When you walk into Riney Fine Arts Gallery between Nov. 28 and Dec. 18, be prepared to be a bit uncomfortable while viewing artist Aaron Frondorf’s intaglio printmaking exhibit.
“I want to make those who are comfortable, uncomfortable; those who are uncomfortable, laugh; and those who are already laughing, comfortable through the validation of their shortcomings,” Frondorf said.
The exhibit is free and open to the public from 8 a.m. to 5 p.m. Mondays through Fridays in the Riney Fine Arts Gallery. There will be an artist reception in the gallery at 5:30 p.m. Dec. 9.
Frondorf hails from Hutchinson, and his works include mainly graphite and charcoal drawings, intaglio printmaking, and digital illustration.

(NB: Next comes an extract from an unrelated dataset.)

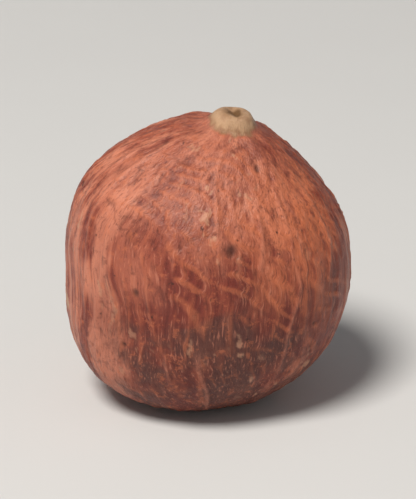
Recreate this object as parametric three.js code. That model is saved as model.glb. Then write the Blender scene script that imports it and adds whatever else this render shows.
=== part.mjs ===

“My intention with this body of work was to examine fear and discomfort as a means to communicate uneventful nature of day-to-day life, and the human fascination with the macabre. However through the process of creating the work I’ve found it speaks toward a more direct human element, imperfection,” Frondorf said. “So rather than focus on the surface ideas of repugnance and gore, I let those features retreat into the mind of the viewer. I, then, focused more on the delicacy of the image and tried to convey the imperfections of each character.”
Frondorf says he wants the viewer to see something of him or herself in his creations, so they can relate to the character in the image and “hopefully have a moment of self-discovery.”
“His work is about personal reflection and inquiry,” said Adam Achey, adjunct professor of art at Friends University. “Frondorf invites viewers to think about themselves, creating opportunities for introspection. From the obvious understanding of the technical aspects of print process, to his compositional structuring, to the articulate use of tonal and textural variations, Aaron Frondorf proves in his first Wichita solo exhibition that he is well on his way to becoming a master at manipulating the possibilities of marksmanship.”